_THE PROBLEM_.
Everything from the line containing "for number, angle" through the line containing "before = set(bpy.data.objects)" should be repeated exactly, and nothing else from the data.

_DATASET SECTION_.
>> BEGIN

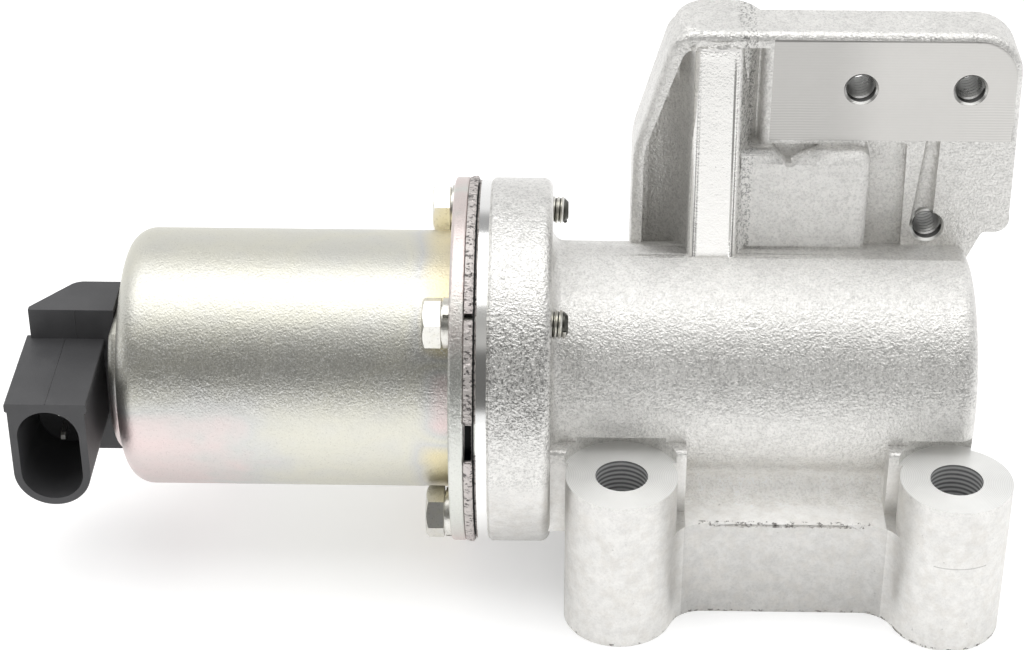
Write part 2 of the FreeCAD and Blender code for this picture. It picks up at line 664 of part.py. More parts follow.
def solenoid_can():
    """Drawn steel can with a raised, chord-cut plateau on its closed end."""
    inner_end = can_end_x + CAN_END_WALL
    cup = lathe([(can_end_x, 0, 0), (can_end_x, CAN_R, CAN_SHOULDER), (end_plate_face, CAN_R, 0),
                 (end_plate_face, can_inner_r, 0), (inner_end, can_inner_r, CAN_SHOULDER - CAN_WALL),
                 (inner_end, 0, 0)])
    face = can_end_x - PLATEAU_STEP
    plateau = Part.makeCylinder(PLATEAU_R, PLATEAU_STEP + ROOT, V(face, 0, AXIS_Z), X_AXIS)
    above = Part.makeBox(PLATEAU_STEP + ROOT, 2 * PLATEAU_R, PLATEAU_R, V(face, -PLATEAU_R, AXIS_Z + PLATEAU_CHORD))
    plateau = round_edges(plateau.cut(above), PLATEAU_EDGE, lambda box: box.XMax < face + PLATEAU_EDGE / 2)
    hole = Part.makeCylinder(NECK_R + NECK_GAP, inner_end - face, V(face, 0, AXIS_Z - NECK_DROP), X_AXIS)
    return cup.fuse(plateau).cut(hole)


def connector_housing():
    """Moulded connector: upright slab on the can, with the plug shroud towards the front."""
    right = can_end_x - PLATEAU_STEP
    left = right - SLAB_LENGTH
    slab = prism_z([(right, -SLAB_HALF, 0), (right, SLAB_BACK, 0), (left + SLAB_CORNER_X, SLAB_BACK, SLAB_CORNER_R),
                    (left, SLAB_BACK - SLAB_CORNER_Y, SLAB_EDGE), (left, -SLAB_HALF, 0)], SLAB_LOW, SLAB_TOP)
    neck = Part.makeCylinder(NECK_R, PLATEAU_STEP + CAN_END_WALL, V(right, 0, AXIS_Z - NECK_DROP), X_AXIS)
    front = -SLAB_HALF - SHROUD_LENGTH
    half = SHROUD_WIDTH / 2
    root = -SLAB_HALF + ROOT
    shroud = prism_y([(SHROUD_X - half, SHROUD_TOP, SLAB_EDGE), (SHROUD_X + half, SHROUD_TOP, SLAB_EDGE),
                      (SHROUD_X + half, SHROUD_LOW, half * 0.99), (SHROUD_X - half, SHROUD_LOW, half * 0.99)],
                     front, root)
    lip_half = half + SHROUD_LIP
    lip_top = SHROUD_TOP + SHROUD_LIP_RISE
    lip_low = SHROUD_TOP - SHROUD_LIP_T
    lip = prism_y([(SHROUD_X - lip_half, lip_top, 0.3), (SHROUD_X + lip_half, lip_top, 0.3),
                   (SHROUD_X + lip_half, lip_low, 0.3), (SHROUD_X - lip_half, lip_low, 0.3)], front, root)
    inner = half - SHROUD_WALL
    high = SHROUD_TOP - SHROUD_WALL
    low = SHROUD_LOW + SHROUD_WALL
    bend = inner * 0.99
    socket = prism_y([(SHROUD_X - inner, high, bend), (SHROUD_X + inner, high, bend), (SHROUD_X + inner, low, bend),
                      (SHROUD_X - inner, low, bend)], front - RUNOUT, front + SOCKET_DEPTH)
    body = slab.multiFuse([neck, shroud, lip]).cut(socket)
    for side in (-1, 1):
        body = body.cut(terminal(side, 0.0))
    return body


def terminal(side, point=TERMINAL_POINT):
    """Flat contact blade, rooted in the slab and pointing out of the socket."""
    root_y = -SLAB_HALF + TERMINAL_ROOT
    tip_y = -SLAB_HALF - SHROUD_LENGTH + SOCKET_DEPTH - TERMINAL_LENGTH
    z = TERMINAL_Z + side * TERMINAL_PITCH / 2
    low = z - TERMINAL_WIDTH / 2
    high = z + TERMINAL_WIDTH / 2
    outline = [(root_y, low, 0), (root_y, high, 0), (tip_y, high, 0), (tip_y, low, 0)]
    if point:
        outline[2:] = [(tip_y + point, high, 0), (tip_y, high - point / 2, 0), (tip_y, low + point / 2, 0),
                       (tip_y + point, low, 0)]
    return prism_x(outline, SHROUD_X - TERMINAL_T / 2, SHROUD_X + TERMINAL_T / 2)


def coil_bobbin():
    """Moulded spool around the armature tube."""
    bore = tube_r + BOBBIN_GAP
    barrel = bore + BOBBIN_WALL
    rim = can_inner_r - CAN_FIT
    left = coil_left + BOBBIN_CHEEK
    right = coil_right - BOBBIN_CHEEK
    return lathe([(coil_left, bore, 0), (coil_left, rim, BOBBIN_EDGE), (left, rim, 0), (left, barrel, 0),
                  (right, barrel, 0), (right, rim, 0), (coil_right, rim, BOBBIN_EDGE), (coil_right, bore, 0)])


def coil_winding():
    """Copper winding between the spool's cheeks."""
    barrel = tube_r + BOBBIN_GAP + BOBBIN_WALL
    return turned(coil_left + BOBBIN_CHEEK, coil_right - BOBBIN_CHEEK, winding_r, barrel)


def pole_core():
    """Fixed core: disc against the can's end and a plug in the tube, facing the armature."""
    disc_r = can_inner_r - CAN_SHOULDER + CAN_WALL
    core = lathe([(core_back, 0, 0), (core_back, disc_r, 0), (coil_left, disc_r, 0), (coil_left, TUBE_BORE_R, 0),
                  (core_face, TUBE_BORE_R, 0), (core_face, 0, 0)])
    recess = V(core_back - RUNOUT, 0, AXIS_Z - NECK_DROP)
    return core.cut(Part.makeCylinder(NECK_R + NECK_GAP, CORE_RECESS + RUNOUT, recess, X_AXIS))


def pole_plate():
    """Front flux washer around the tube."""
    return turned(coil_right, pole_face, can_inner_r, tube_r + POLE_PLATE_BORE_GAP)


def armature():
    """Sliding iron, with two breather grooves along its sides."""
    outer = TUBE_BORE_R - ARMATURE_GAP
    slug = lathe([(armature_left, 0, 0), (armature_left, outer, ARMATURE_EDGE), (armature_right, outer, ARMATURE_EDGE),
                  (armature_right, 0, 0)])
    slug = slug.cut(Part.makeCylinder(STEM_R, STEM_GRIP, V(armature_right - STEM_GRIP, 0, AXIS_Z), X_AXIS))
    for side in (-1, 1):
        start = V(armature_left - RUNOUT, 0, AXIS_Z + side * TUBE_BORE_R)
        slug = slug.cut(Part.makeCylinder(ARMATURE_SLOT_R, ARMATURE_LENGTH + 2 * RUNOUT, start, X_AXIS))
    return slug


def valve_stem():
    """Ground stem from the armature to the poppet."""
    left = armature_right - STEM_GRIP
    right = seat_face + POPPET_T + STEM_TIP
    stem = Part.makeCylinder(STEM_R, right - left, V(left, 0, AXIS_Z), X_AXIS)
    tip = [edge for edge in stem.Edges if edge.BoundBox.XMin > right - STEM_POINT]
    return stem.makeChamfer(STEM_POINT, tip)


def poppet():
    """Valve disc with its conical seating edge and a hub on the stem."""
    face = seat_face - POPPET_SEAT_GAP
    seat_edge = SEAT_ORIFICE_R + SEAT_CHAMFER
    depth = 2 * (POPPET_R - seat_edge)
    back = face - POPPET_T
    hub = back - POPPET_HUB_LENGTH
    return lathe([(hub, STEM_R, 0), (hub, POPPET_HUB_R, 0.6), (back, POPPET_HUB_R, 1.2), (back, POPPET_R, 0.4),
                  (face - depth / 2, POPPET_R, 0), (face + depth / 2, POPPET_R - depth, 0),
                  (face + depth / 2, STEM_R, 0)])


def spring_retainer():
    """Cupped washer pressed on the stem, which the return spring pushes on."""
    face = FLANGE_X + RETAINER_FACE
    return lathe([(face, STEM_R, 0), (face, RETAINER_R, 0.3), (face + RETAINER_T, RETAINER_R, 0.3),
                  (face + RETAINER_T, RETAINER_HUB_R, 0.6), (face + RETAINER_HUB_LENGTH, RETAINER_HUB_R, 0.3),
                  (face + RETAINER_HUB_LENGTH, STEM_R, 0)])


def return_spring():
    """Coil spring between the end plate and the retainer, at its fitted length."""
    left = gasket_face + SPRING_WIRE_R
    right = FLANGE_X + RETAINER_FACE - SPRING_WIRE_R
    pitch = (right - left) / SPRING_TURNS
    helix = Part.makeHelix(pitch, right - left, SPRING_R)
    section = Part.Wire([Part.makeCircle(SPRING_WIRE_R, V(SPRING_R, 0, 0), Y_AXIS)])
    coil = Part.Wire(helix.Edges).makePipeShell([section], True, True)
    coil.rotate(V(0, 0, 0), Y_AXIS, 90)
    coil.translate(V(left, 0, AXIS_Z))
    return coil


def write(name, shape):
    """One STEP file per piece, with a note of its size."""
    solids = shape.Solids
    shape = solids[0] if len(solids) == 1 else Part.makeCompound(solids)
    shape.exportStep(f"parts/{name}.step")
    print(name, len(solids), "solid(s)", round(shape.Volume), "mm3", "valid" if shape.isValid() else "NOT VALID")


os.makedirs("parts", exist_ok=True)
pieces = {
    "valve_body": valve_body(),
    "valve_seat": valve_seat(),
    "stem_guide_bush": stem_guide(),
    "stem_seal": stem_seal(),
    "spacer_ring": spacer_ring(),
    "flange_gasket": flange_gasket(),
    "end_plate": end_plate(),
    "clamp_plate": clamp_plate(),
    "solenoid_can": solenoid_can(),
    "can_seal_ring": turned(pole_face, end_plate_face, can_inner_r, can_inner_r - SEAL_WIDTH),
    "connector_housing": connector_housing(),
    "terminal_upper": terminal(1),
    "terminal_lower": terminal(-1),
    "coil_bobbin": coil_bobbin(),
    "coil_winding": coil_winding(),
    "pole_core": pole_core(),
    "pole_plate": pole_plate(),
    "armature_tube": turned(coil_left, end_plate_face, tube_r, TUBE_BORE_R),
    "armature": armature(),
    "valve_stem": valve_stem(),
    "poppet": poppet(),
    "spring_retainer": spring_retainer(),
    "return_spring": return_spring(),
}
for number, angle in enumerate(SCREW_ANGLES, 1):
    pieces[f"flange_screw_{number}"] = flange_screw(angle)
    pieces[f"lock_washer_{number}"] = lock_washer(angle)
for name, shape in pieces.items():
    write(name, shape)
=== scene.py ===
"""Exhaust gas valve: finishes, threads, casting marks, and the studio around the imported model."""
import json
import math
import random
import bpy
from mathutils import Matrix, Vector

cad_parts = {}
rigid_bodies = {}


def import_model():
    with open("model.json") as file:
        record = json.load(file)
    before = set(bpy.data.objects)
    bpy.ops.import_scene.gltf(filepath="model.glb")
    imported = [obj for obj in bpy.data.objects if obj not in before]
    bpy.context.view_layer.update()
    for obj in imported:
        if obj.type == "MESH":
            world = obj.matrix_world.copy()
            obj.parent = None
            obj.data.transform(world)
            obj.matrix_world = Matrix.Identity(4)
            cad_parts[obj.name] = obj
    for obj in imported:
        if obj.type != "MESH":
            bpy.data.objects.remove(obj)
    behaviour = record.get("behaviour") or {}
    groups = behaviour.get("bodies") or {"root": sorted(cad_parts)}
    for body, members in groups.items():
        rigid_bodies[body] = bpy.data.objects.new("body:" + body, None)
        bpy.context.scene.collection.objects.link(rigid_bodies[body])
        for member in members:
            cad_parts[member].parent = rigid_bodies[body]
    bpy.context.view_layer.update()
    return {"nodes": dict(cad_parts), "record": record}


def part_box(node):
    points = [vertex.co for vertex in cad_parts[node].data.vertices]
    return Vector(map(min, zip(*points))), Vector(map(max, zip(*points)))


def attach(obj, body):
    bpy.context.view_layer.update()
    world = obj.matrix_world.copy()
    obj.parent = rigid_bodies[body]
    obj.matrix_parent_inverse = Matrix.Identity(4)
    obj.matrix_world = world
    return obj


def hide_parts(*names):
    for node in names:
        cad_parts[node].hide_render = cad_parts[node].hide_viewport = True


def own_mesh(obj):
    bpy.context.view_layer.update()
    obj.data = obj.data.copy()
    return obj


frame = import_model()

from types import SimpleNamespace

import bmesh
import bpy
from mathutils import Matrix, Vector
from mathutils.kdtree import KDTree

bl_info = {
    "name": "Exhaust gas valve",
    "version": (1, 0, 0),
    "blender": (4, 5, 0),
    "location": "View3D > Sidebar > Valve",
    "description": "Finishes, threads and studio for a solenoid exhaust gas valve",
    "category": "Object",
}

MM = 0.001
MOUNTS = {mount["name"]: mount for mount in frame["record"]["mounts"]}


def mount_point(name):
    return Vector(MOUNTS[name]["pos_m"])


def mount_radius(name):
    return MOUNTS[name]["dims"]["r_mm"] * MM


def node_box(name):
    low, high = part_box(name)
    return Vector(low), Vector(high)


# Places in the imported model
CAN_LOW, CAN_HIGH = node_box("solenoid_can")
PLUG_LOW, PLUG_HIGH = node_box("connector_housing")
WASHER_LOW, WASHER_HIGH = node_box("lock_washer_1")
SCREW_HIGH = node_box("flange_screw_1")[1]
END_PLATE_LOW, END_PLATE_HIGH = node_box("end_plate")
AXIS_Z = (CAN_LOW.z + CAN_HIGH.z) / 2
BOSS_X, BOSS_Y, BOSS_TOP = mount_point("bolt_hole_right")
BOLT_HOLE_R = mount_radius("bolt_hole_right")
EAR_Y, EAR_TOP = mount_point("bolt_hole_rear").yz
PORT_X = mount_point("gas_inlet").x
PORT_R = mount_radius("gas_inlet")
TAPS = [mount_point(name) for name in ("pad_thread_left", "pad_thread_right", "low_thread")]
TAP_R = mount_radius("low_thread")
SCREW_MIDDLE = (WASHER_LOW + WASHER_HIGH) / 2
SCREW_R = 2.5 * MM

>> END

_RESPONSE TO THIS TASK_.
for number, angle in enumerate(SCREW_ANGLES, 1):
    pieces[f"flange_screw_{number}"] = flange_screw(angle)
    pieces[f"lock_washer_{number}"] = lock_washer(angle)
for name, shape in pieces.items():
    write(name, shape)
=== scene.py ===
"""Exhaust gas valve: finishes, threads, casting marks, and the studio around the imported model."""
import json
import math
import random
import bpy
from mathutils import Matrix, Vector

cad_parts = {}
rigid_bodies = {}


def import_model():
    with open("model.json") as file:
        record = json.load(file)
    before = set(bpy.data.objects)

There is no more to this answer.